Pour la première option, Georges-Louis Bouchez (MR) n’a pas eu que de bons mots ce dimanche sur RTL-TVi, attribuant une note de 5/10 à cette mesure : ‘De un, il faut savoir les payer dans la durée; de deux, je ne veux pas que ce soit un piège à l’emploi. Nous devons pouvoir travailler jusqu’en fin de carrière pour ceux pour qui c’est possible.’ Le président des libéraux s’est par contre montré assez conciliant avec les Verts, toujours dans l’émission dominicale de Pascal Vrebos: ‘Avec les écologistes, nous pouvons nous entendre fortement sur des questions d’investissement d’avenir, sur une autre croissance, basée sur de nouvelles technologies, sur des technologies qui préservent la planète. Sur cet angle-là, on peut collaborer. C’est un axe de la modernité.’ Son souhait de sauver la maison Belgique est aussi partagé dans les rangs écologistes.
Reste que les socialistes flamands ne comptent pas abandonner ce qu’ils ont obtenu de la part de la N-VA. Ils réclament aussi à Egbert Lachaert des éclaircissements par rapport à sa note ‘imprécise’. Le contraste est toutefois saisissant entre le sp.a et le CD&V. Le bureau politique du premier est parvenu à mettre tout le monde sur la même longueur d’onde. Tout le contraire du second.
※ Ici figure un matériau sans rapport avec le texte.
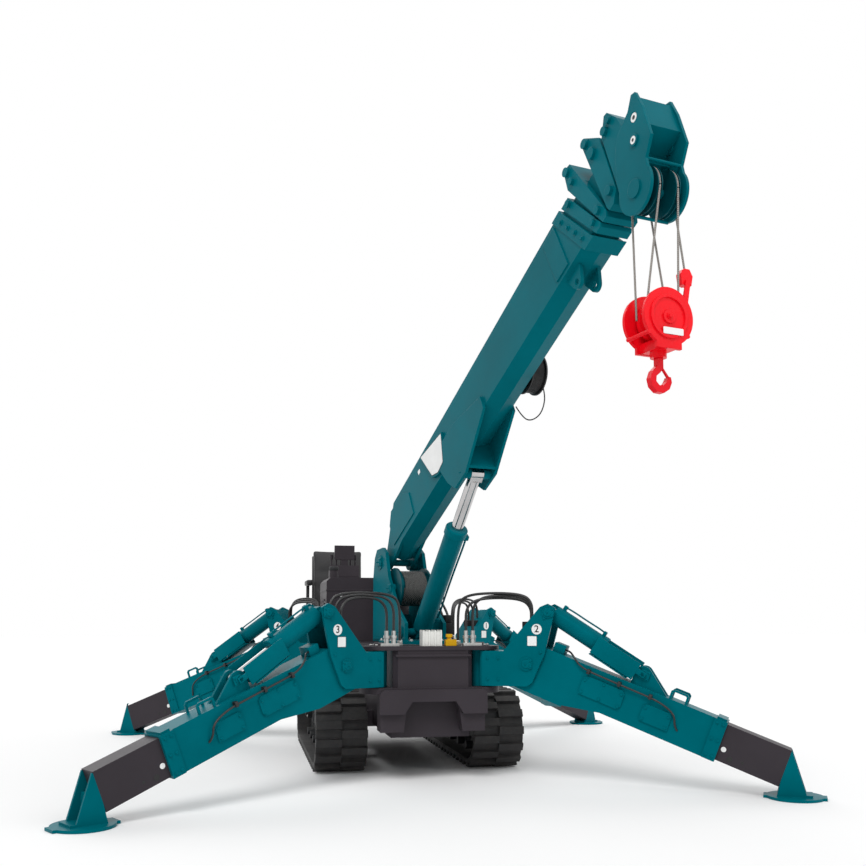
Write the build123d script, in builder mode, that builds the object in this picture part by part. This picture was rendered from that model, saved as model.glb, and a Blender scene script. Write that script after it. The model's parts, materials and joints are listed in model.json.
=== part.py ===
from build123d import *
from math import atan2, cos, degrees, hypot, pi, radians, sin, sqrt
import os

# Mini crawler crane on rubber tracks: slewing column, five-section boom, four swing-out outriggers.
# Millimetres. -Y is ahead, +Z up, and X runs across; seen from ahead, +X is on the right.
# The ground is z = 0, and x = 0 is the middle between the tracks.

# Driving dimensions
slew_y = 92.65                   # slewing axis behind the frame's origin
running_clear = 0.05            # radial clearance of a pin in its bore
seat_gap = 0.3                  # gap between faces that slide or rest on each other

# Tracks
track_outer_x = 640.0           # half of the overall width over the tracks
track_width = 310.0
track_tip_r = 240.0             # to the tips of the lugs, round the end wheels
lug_height = 24.0
lug_length = 46.0
lug_count = 44
belt_thick = 26.0
front_wheel_y = slew_y + 20.0
rear_wheel_y = slew_y + 1510.0
wheel_width = 110.0
hub_r = 70.0
hub_width = 176.0
roller_r = 52.0
roller_count = 5
hub_cap = 14.0
carrier_r = 30.0
sprocket_teeth = 17
sprocket_tooth = 22.0
idler_spokes = 5
idler_spoke_ring = 122.0
idler_hole_r = 30.0
frame_half_width = 50.0
frame_low_z = 150.0
frame_high_z = 330.0

# Chassis and deck
block_half_width = 232.0
block_front_y = slew_y - 560.0
chassis_rear_y = slew_y + 1600.0
belly_z = 250.0
belly_setback = 90.0
lower_plate_z = 505.0           # underside of the lower pivot plate
lower_plate_top = 540.0
deck_z = 752.0                  # underside of the deck plate
deck_top = 775.0
deck_half_width = 300.0
bumper_half_width = 312.0
bumper_leg_z = 290.0
bumper_leg_inner_x = 172.0
bumper_arch_z = 462.0
bumper_plate_z = 392.0
bumper_top_z = 530.0
bumper_front = 34.0             # bumper plate ahead of the block's face
bumper_leg_outer_x = 304.0
block_chamfer = 26.0
block_rim_z = 716.0
bumper_depth = 150.0
cross_beam_depth = 140.0
cross_beam_height = 100.0
cross_beam_z = 280.0
ear_r = 120.0                   # plate round an outrigger's upright pin
front_pivot = (295.0, slew_y - 447.0)
rear_pivot = (446.0, slew_y + 1258.0)
pivot_pin_r = 26.0
sleeve_r = 42.0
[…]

Reste que l’un comme l’autre n’est pas indispensable dans cette coalition Vivaldi qui peut potentiellement compter 87 sièges sur 150. Le PS pouvant difficilement se détacher de son parti frère (le sp.a n’a pas lâché le PS au moment des tractations de l’Arizona), certains plaident toujours pour faire sans le CD&V. Mais ce n’est pas du tout la volonté d’Egbert Lachaert et le poids des francophones serait surreprésenté, ce que certains négociateurs refusent. Néanmoins, l’un d’eux n’en fait pas un tabou. Si la barre est placée trop haut par le CD&V, ‘nous devrons nous assurer que les Flamands apportent quelque chose de substantiel, par exemple en termes de migration et de sécurité, afin de compenser le surpoids des francophones’.